Fino a questo punto – ma non è così – le critiche a Silent Circle potrebbero rimanere confinate all’ambito del marketing e dunque risolversi nella stigmatizzazione di un comportamento non proprio trasparente anche se del tutto legale. In realtà, però, gli elementi che costituiscono la comunicazione di questo prodotto hanno un preciso valore contrattuale (checché ne dicano eventuali clausole della licenza d’uso che parlassero di “as is” o di “non idoneità del software a soddisfare bisogni specifici dell’utente”). Dunque, la falsità di una qualsiasi dichiarazione sulla robustezza del codice, sull’assenza di backdoor e via discorrendo sarebbe destinata a ritorcersi giuridicamente contro chi la ha formulata.

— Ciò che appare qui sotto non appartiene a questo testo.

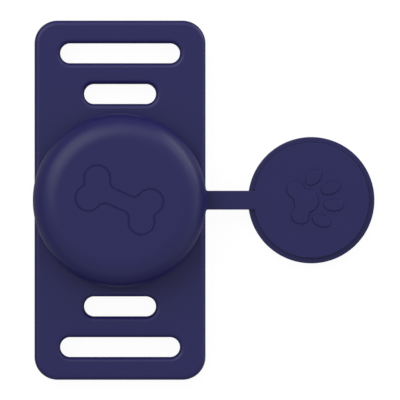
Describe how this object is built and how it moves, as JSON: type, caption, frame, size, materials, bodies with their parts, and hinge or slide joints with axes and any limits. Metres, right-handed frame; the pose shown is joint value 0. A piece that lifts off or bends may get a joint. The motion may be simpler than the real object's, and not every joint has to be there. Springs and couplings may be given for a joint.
{
  "type": "tracker tag holder",
  "caption": "Soft collar holder for a coin-shaped tracker tag: domed pocket on a slotted plate, with a strap-tethered cap that closes the pocket's mouth.",
  "frame": {"origin": "on the pocket's axis, in the plane of the plate's back face", "axes": "+Z out of the back face towards the dome, +X along the strap towards the cap, +Y along the plate towards the upper wing"},
  "size_m": [0.0712, 0.075, 0.0126],
  "materials": {
    "silicone": "matte moulded silicone, deep indigo"
  },
  "bodies": {
    "holder": {"pocket_dome": "silicone", "plate_middle": "silicone", "mouth_lip": "silicone", "upper_wing": "silicone", "lower_wing": "silicone", "strap_root": "silicone", "strap_bend": "silicone"},
    "cap": {"strap_tail": "silicone", "cap_face": "silicone", "cap_flange": "silicone", "paw_relief": "silicone"}
  },
  "joints": [
    {"name": "fold", "type": "hinge", "parent": "holder", "child": "cap", "pos_m": [0.01996, 0, 0.0015], "axis": [0, 1, 0], "range_deg": [0, 180], "stiffness_Nm_per_rad": 0.0004, "deforming": ["strap_bend", "mouth_lip"]}
  ]
}
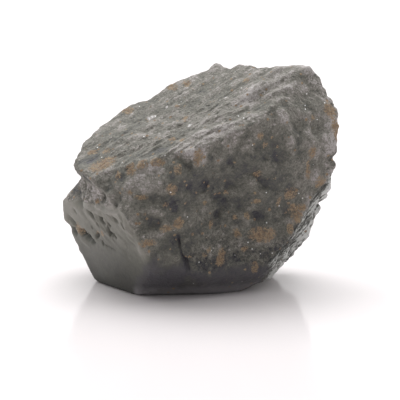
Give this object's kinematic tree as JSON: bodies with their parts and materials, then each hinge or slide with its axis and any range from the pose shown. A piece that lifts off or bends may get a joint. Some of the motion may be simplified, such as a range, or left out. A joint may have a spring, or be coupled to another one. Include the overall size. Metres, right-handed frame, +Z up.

Ma dal punto di vista giuridico l’aspetto di vera novità di Silent Circle sta nella scelta del come gestire le richieste di consegna di dati degli utenti ricevute dalle autorità. “Anticamente” l’approccio era “binario”, tutto o niente come insegna il caso di Penet il padre, anzi, il nonno degli anonimous remailer che chiuse i battenti nel 1996 dopo essere stato oggetto di azioni giudiziarie dirette ad ottenere l’elenco delle identità degli utenti.
La società di Zimmermann invece, da un lato, promette di rendere pubbliche tutte le richieste che riceverà. Ma dall’altro dichiara, pur dopo una attenta analisi legale dei mandati giudiziari, di essere pronta a consegnare i dati sugli utenti dei quali è in possesso. Intanto, non è chiaro se questo “scrupolo” riguarderà soltanto gli Stati Uniti, o se Silent Circle obbedirà anche a ordini provenienti da paesi notoriamente repressivi e censori come l’Italia. Ma soprattutto non è ancora chiaro come potrà sopravvivere legalmente alle condizioni contrattuali di accesso ai marketplace IOS e Android, quando qualche giornale, più o meno disinformato, titolerà che il delinquente di turno se la è cavata grazie a un’app comprata su uno store online.